INSTRUCTIONS FOR THE TASK. Search the records for the word "hinge" and pick out every line that has it.

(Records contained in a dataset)
((
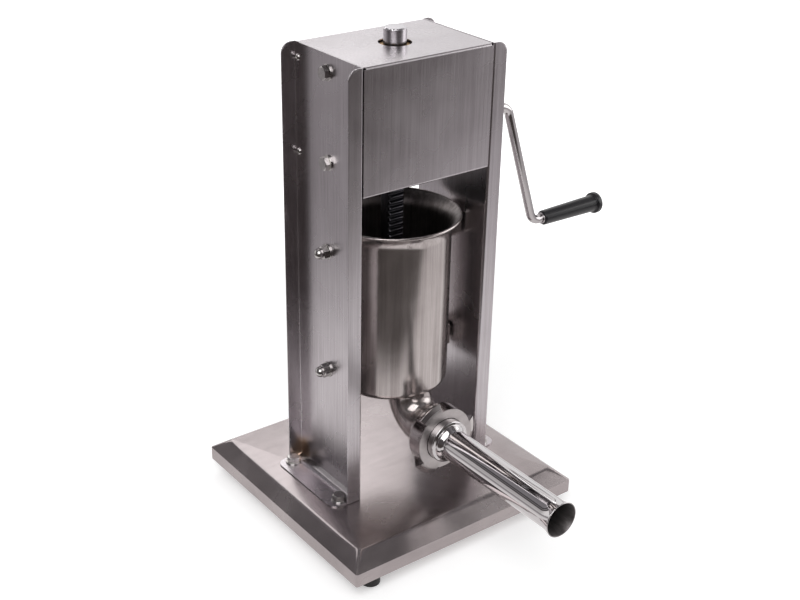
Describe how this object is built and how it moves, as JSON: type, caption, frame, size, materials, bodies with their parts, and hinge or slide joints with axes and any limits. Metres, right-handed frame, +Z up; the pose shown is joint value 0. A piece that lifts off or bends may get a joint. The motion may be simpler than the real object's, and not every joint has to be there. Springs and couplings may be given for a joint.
{
  "type": "sausage stuffer",
  "caption": "Upright hand-cranked sausage stuffer: pressed tray, flanged side plates, gear head with rack rod and piston, round barrel, spout and tube with ring nut.",
  "frame": {"origin": "on the table under the axis of the barrel, midway between the side plates", "axes": "+Z up along the rack rod; +Y towards the rear, so the spout and the stuffing tube point to -Y; +X towards the crank side"},
  "size_m": [0.4335, 0.4331, 0.5456],
  "materials": {
    "brushed_stainless": "brushed stainless sheet",
    "polished_stainless": "polished stainless steel",
    "ground_rod": "ground and polished steel rod",
    "machined_steel": "machined steel",
    "spring_steel": "blackened spring steel",
    "plated_fasteners": "bright stainless fasteners",
    "bush_brass": "turned brass",
    "piston_nylon": "machined food-grade nylon",
    "silicone_rubber": "moulded silicone rubber",
    "grip_plastic": "gloss moulded plastic",
    "foot_rubber": "moulded rubber"
  },
  "bodies": {
    "stand": {"tray": "brushed_stainless", "front_left_foot": "foot_rubber", "front_right_foot": "foot_rubber", "rear_left_foot": "foot_rubber", "rear_right_foot": "foot_rubber", "foot_screws": "plated_fasteners", "foot_nuts": "plated_fasteners", "left_side_plate": "brushed_stainless", "right_side_plate": "brushed_stainless", "sole_washers": "plated_fasteners", "sole_bolts": "plated_fasteners", "sole_nuts": "plated_fasteners", "front_cover": "brushed_stainless", "rear_cover": "brushed_stainless", "cover_screws": "plated_fasteners", "cover_nuts": "plated_fasteners", "left_bearing_plate": "machined_steel", "right_bearing_plate": "machined_steel", "head_washers": "plated_fasteners", "head_bolts": "plated_fasteners", "guide_plate_screws": "plated_fasteners", "lower_guide_plate": "machined_steel", "upper_guide_plate": "machined_steel", "rod_bushes": "bush_brass", "crank_shaft_bushes": "bush_brass", "slow_shaft_bushes": "bush_brass", "lower_pegs": "plated_fasteners", "upper_pegs": "plated_fasteners", "peg_washers": "plated_fasteners", "dome_nuts": "plated_fasteners", "barrel": "polished_stainless", "spout": "polished_stainless", "spout_thread": "polished_stainless", "left_barrel_ear": "polished_stainless", "right_barrel_ear": "polished_stainless", "left_barrel_catch": "polished_stainless", "right_barrel_catch": "polished_stainless", "spout_gasket": "silicone_rubber"},
    "crank_shaft": {"crank_shaft": "machined_steel", "rack_pinion": "machined_steel", "drive_gear": "machined_steel", "shaft_keys": "machined_steel", "crank_shaft_circlips": "spring_steel", "crank_shaft_pin": "machined_steel"},
    "slow_shaft": {"slow_pinion_shaft": "machined_steel", "slow_shaft_circlips": "spring_steel", "slow_shaft_pin": "machined_steel"},
    "crank": {"crank_socket": "polished_stainless", "crank_arm": "polished_stainless", "grip_nut": "plated_fasteners"},
    "grip": {"crank_grip": "grip_plastic"},
    "rack": {"rack_rod": "ground_rod", "piston": "piston_nylon", "piston_seal": "silicone_rubber", "piston_screw": "plated_fasteners", "valve_sleeve": "polished_stainless"},
    "valve": {"valve_poppet": "polished_stainless"},
    "tube": {"stuffing_tube": "polished_stainless"},
    "ring_nut": {"ring_nut": "polished_stainless"}
  },
  "joints": [
    {"name": "rack_lift", "type": "slide", "parent": "stand", "child": "rack", "axis": [0, 0, 1], "range_m": [0, 0.19]},
    {"name": "crank_turn", "type": "hinge", "parent": "stand", "child": "crank_shaft", "pos_m": [0, -0.0235, 0.4463], "axis": [1, 0, 0], "range_deg": [0, 726]},
    {"name": "slow_shaft_turn", "type": "hinge", "parent": "stand", "child": "slow_shaft", "pos_m": [0, -0.0235, 0.48455], "axis": [1, 0, 0], "range_deg": [-2122, 0]},
    {"name": "crank_pull", "type": "slide", "parent": "crank_shaft", "child": "crank", "axis": [1, 0, 0], "range_m": [0, 0.03]},
    {"name": "grip_spin", "type": "hinge", "parent": "crank", "child": "grip", "pos_m": [0.24, -0.0235, 0.3018], "axis": [1, 0, 0], "continuous": true},
    {"name": "valve_lift", "type": "slide", "parent": "rack", "child": "valve", "axis": [0, 0, 1], "range_m": [0, 0.002]},
    {"name": "tube_advance", "type": "slide", "parent": "stand", "child": "tube", "axis": [0, -1, 0], "range_m": [0, 0.0121]},
    {"name": "nut_turn", "type": "hinge", "parent": "tube", "child": "ring_nut", "pos_m": [0, -0.09, 0.1175], "axis": [0, -1, 0], "range_deg": [0, 1080]}
  ],
  "couplings": [
    {"joint": "crank_turn", "follows": "rack_lift", "rad_per_m": 66.667},
    {"joint": "slow_shaft_turn", "follows": "rack_lift", "rad_per_m": -194.87},
    {"joint": "tube_advance", "follows": "nut_turn", "m_per_rad": 0.00063662}
  ]
}
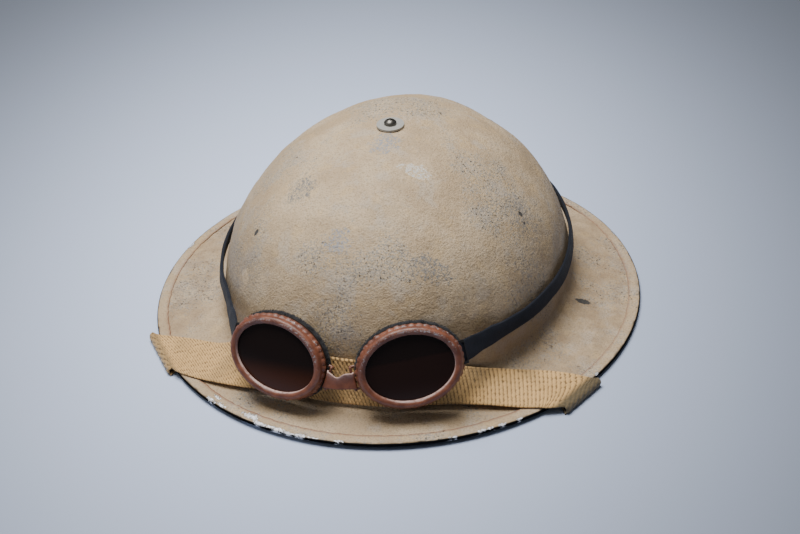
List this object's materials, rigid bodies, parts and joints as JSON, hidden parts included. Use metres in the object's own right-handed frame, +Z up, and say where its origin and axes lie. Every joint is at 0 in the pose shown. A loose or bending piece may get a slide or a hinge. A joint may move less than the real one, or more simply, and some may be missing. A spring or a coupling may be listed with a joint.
{
  "type": "steel helmet with goggles",
  "caption": "Wide-brimmed pressed-steel helmet with an oval domed crown, a webbing chinstrap laid over the brim's front and dust goggles on an elastic headband.",
  "frame": {"origin": "on the surface the helmet stands on, under the middle of the brim's outline", "axes": "+Z up through the crown, -Y towards the front with the goggles, +X towards the viewer's right when seen from the front"},
  "size_m": [0.292, 0.302, 0.1193],
  "materials": {
    "sand_paint": "textured, chipped",
    "rim_paint": "textured, worn at the edge",
    "weathered_steel": "dull, weathered",
    "bright_steel": "satin",
    "liner_web": "woven",
    "band_fibre": "fibre, matt",
    "sweat_leather": "soft leather",
    "crown_pad_rubber": "matt",
    "buffer_rubber": "matt",
    "lace_cotton": "braided",
    "lug_paint": "matt",
    "webbing": "twill webbing",
    "goggle_paint": "worn",
    "cup_paint": "satin black",
    "tinted_lens": "tinted",
    "cushion_plush": "plush",
    "elastic": "elastic webbing"
  },
  "bodies": {
    "helmet": {"shell": "sand_paint", "rim_band": "rim_paint", "crown_screw": "weathered_steel", "crown_washer": "weathered_steel", "crown_pad": "crown_pad_rubber", "crown_inner_washer": "bright_steel", "crown_nut": "bright_steel", "liner_strap_long": "liner_web", "liner_strap_cross": "liner_web", "liner_band": "band_fibre", "sweatband": "sweat_leather", "liner_tongues": "sweat_leather", "drawlace": "lace_cotton", "rubber_buffers": "buffer_rubber", "liner_rivets": "bright_steel", "lug_left": "lug_paint", "lug_right": "lug_paint", "chinstrap": "webbing"},
    "strap_loop_left": {"strap_loop_left": "bright_steel"},
    "strap_loop_right": {"strap_loop_right": "bright_steel"},
    "goggles": {"nose_bridge": "goggle_paint", "headband_left": "elastic", "headband_right": "elastic"},
    "eyepiece_left": {"goggle_rim_left": "goggle_paint", "lens_left": "tinted_lens", "lens_retainer_left": "bright_steel", "eyecup_left": "cup_paint", "face_cushion_left": "cushion_plush", "bridge_wire_left": "goggle_paint"},
    "eyepiece_right": {"goggle_rim_right": "goggle_paint", "lens_right": "tinted_lens", "lens_retainer_right": "bright_steel", "eyecup_right": "cup_paint", "face_cushion_right": "cushion_plush", "bridge_wire_right": "goggle_paint"},
    "headband_slider": {"headband_slider": "weathered_steel"}
  },
  "joints": [
    {"name": "goggles_lift", "type": "slide", "parent": "helmet", "child": "goggles", "axis": [0, 0, 1], "range_m": [0, 0.15]},
    {"name": "eyepiece_left_turn", "type": "hinge", "parent": "goggles", "child": "eyepiece_left", "pos_m": [-0.00636, -0.12817, 0.02927], "axis": [0.245, 0.2891, 0.9254], "range_deg": [0, 25]},
    {"name": "eyepiece_right_turn", "type": "hinge", "parent": "goggles", "child": "eyepiece_right", "pos_m": [0.00762, -0.1283, 0.03097], "axis": [0.2626, -0.2732, -0.9254], "range_deg": [0, 25]},
    {"name": "slider_slide", "type": "slide", "parent": "goggles", "child": "headband_slider", "axis": [1, 0, 0], "range_m": [-0.003, 0.003]},
    {"name": "strap_loop_left_turn", "type": "hinge", "parent": "helmet", "child": "strap_loop_left", "pos_m": [-0.082, -0.012, 0.005], "axis": [0.9026, -0.4305, 0], "range_deg": [-4, 4]},
    {"name": "strap_loop_right_turn", "type": "hinge", "parent": "helmet", "child": "strap_loop_right", "pos_m": [0.082, -0.012, 0.005], "axis": [0.9026, 0.4305, 0], "range_deg": [-4, 4]}
  ]
}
))
RESULT OF THE TASK.
Describe how this object is built and how it moves, as JSON: type, caption, frame, size, materials, bodies with their parts, and hinge or slide joints with axes and any limits. Metres, right-handed frame, +Z up; the pose shown is joint value 0. A piece that lifts off or bends may get a joint. The motion may be simpler than the real object's, and not every joint has to be there. Springs and couplings may be given for a joint.
    {"name": "crank_turn", "type": "hinge", "parent": "stand", "child": "crank_shaft", "pos_m": [0, -0.0235, 0.4463], "axis": [1, 0, 0], "range_deg": [0, 726]},
    {"name": "slow_shaft_turn", "type": "hinge", "parent": "stand", "child": "slow_shaft", "pos_m": [0, -0.0235, 0.48455], "axis": [1, 0, 0], "range_deg": [-2122, 0]},
    {"name": "grip_spin", "type": "hinge", "parent": "crank", "child": "grip", "pos_m": [0.24, -0.0235, 0.3018], "axis": [1, 0, 0], "continuous": true},
    {"name": "nut_turn", "type": "hinge", "parent": "tube", "child": "ring_nut", "pos_m": [0, -0.09, 0.1175], "axis": [0, -1, 0], "range_deg": [0, 1080]}
List this object's materials, rigid bodies, parts and joints as JSON, hidden parts included. Use metres in the object's own right-handed frame, +Z up, and say where its origin and axes lie. Every joint is at 0 in the pose shown. A loose or bending piece may get a slide or a hinge. A joint may move less than the real one, or more simply, and some may be missing. A spring or a coupling may be listed with a joint.
    {"name": "eyepiece_left_turn", "type": "hinge", "parent": "goggles", "child": "eyepiece_left", "pos_m": [-0.00636, -0.12817, 0.02927], "axis": [0.245, 0.2891, 0.9254], "range_deg": [0, 25]},
    {"name": "eyepiece_right_turn", "type": "hinge", "parent": "goggles", "child": "eyepiece_right", "pos_m": [0.00762, -0.1283, 0.03097], "axis": [0.2626, -0.2732, -0.9254], "range_deg": [0, 25]},
    {"name": "strap_loop_left_turn", "type": "hinge", "parent": "helmet", "child": "strap_loop_left", "pos_m": [-0.082, -0.012, 0.005], "axis": [0.9026, -0.4305, 0], "range_deg": [-4, 4]},
    {"name": "strap_loop_right_turn", "type": "hinge", "parent": "helmet", "child": "strap_loop_right", "pos_m": [0.082, -0.012, 0.005], "axis": [0.9026, 0.4305, 0], "range_deg": [-4, 4]}